Abstract:Perceptual metrics, like the Fr\'echet Inception Distance (FID), are widely used to assess the similarity between synthetically generated and ground truth (real) images. The key idea behind these metrics is to compute errors in a deep feature space that captures perceptually and semantically rich image features. Despite their popularity, the effect that different deep features and their design choices have on a perceptual metric has not been well studied. In this work, we perform a causal analysis linking differences in semantic attributes and distortions between face image distributions to Fr\'echet distances (FD) using several popular deep feature spaces. A key component of our analysis is the creation of synthetic counterfactual faces using deep face generators. Our experiments show that the FD is heavily influenced by its feature space's training dataset and objective function. For example, FD using features extracted from ImageNet-trained models heavily emphasize hats over regions like the eyes and mouth.

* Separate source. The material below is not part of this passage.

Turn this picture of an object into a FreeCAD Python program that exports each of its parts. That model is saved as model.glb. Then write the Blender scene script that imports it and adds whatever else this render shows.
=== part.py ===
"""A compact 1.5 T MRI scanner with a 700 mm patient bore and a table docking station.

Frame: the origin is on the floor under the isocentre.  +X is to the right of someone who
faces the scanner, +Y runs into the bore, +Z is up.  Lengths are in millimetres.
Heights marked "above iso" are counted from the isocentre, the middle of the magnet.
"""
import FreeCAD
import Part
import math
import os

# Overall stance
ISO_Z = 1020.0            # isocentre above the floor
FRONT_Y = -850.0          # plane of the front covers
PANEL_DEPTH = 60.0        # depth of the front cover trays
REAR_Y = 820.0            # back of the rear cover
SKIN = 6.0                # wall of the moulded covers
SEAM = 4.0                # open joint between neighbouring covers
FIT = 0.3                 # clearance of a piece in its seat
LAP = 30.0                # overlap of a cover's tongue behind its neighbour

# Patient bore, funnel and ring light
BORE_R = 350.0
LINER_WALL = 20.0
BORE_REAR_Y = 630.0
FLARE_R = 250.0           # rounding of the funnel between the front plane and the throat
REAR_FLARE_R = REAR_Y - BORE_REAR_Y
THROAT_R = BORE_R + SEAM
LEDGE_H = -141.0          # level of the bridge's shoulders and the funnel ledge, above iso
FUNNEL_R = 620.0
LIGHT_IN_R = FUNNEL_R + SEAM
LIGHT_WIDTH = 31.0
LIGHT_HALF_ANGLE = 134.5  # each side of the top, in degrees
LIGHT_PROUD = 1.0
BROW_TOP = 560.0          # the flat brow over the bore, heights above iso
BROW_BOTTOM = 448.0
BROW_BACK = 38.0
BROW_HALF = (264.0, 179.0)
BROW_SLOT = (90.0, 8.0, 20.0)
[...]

Moreover, FD using features from a face gender classifier emphasize hair length more than distances in an identity (recognition) feature space. Finally, we evaluate several popular face generation models across feature spaces and find that StyleGAN2 consistently ranks higher than other face generators, except with respect to identity (recognition) features. This suggests the need for considering multiple feature spaces when evaluating generative models and using feature spaces that are tuned to nuances of the domain of interest.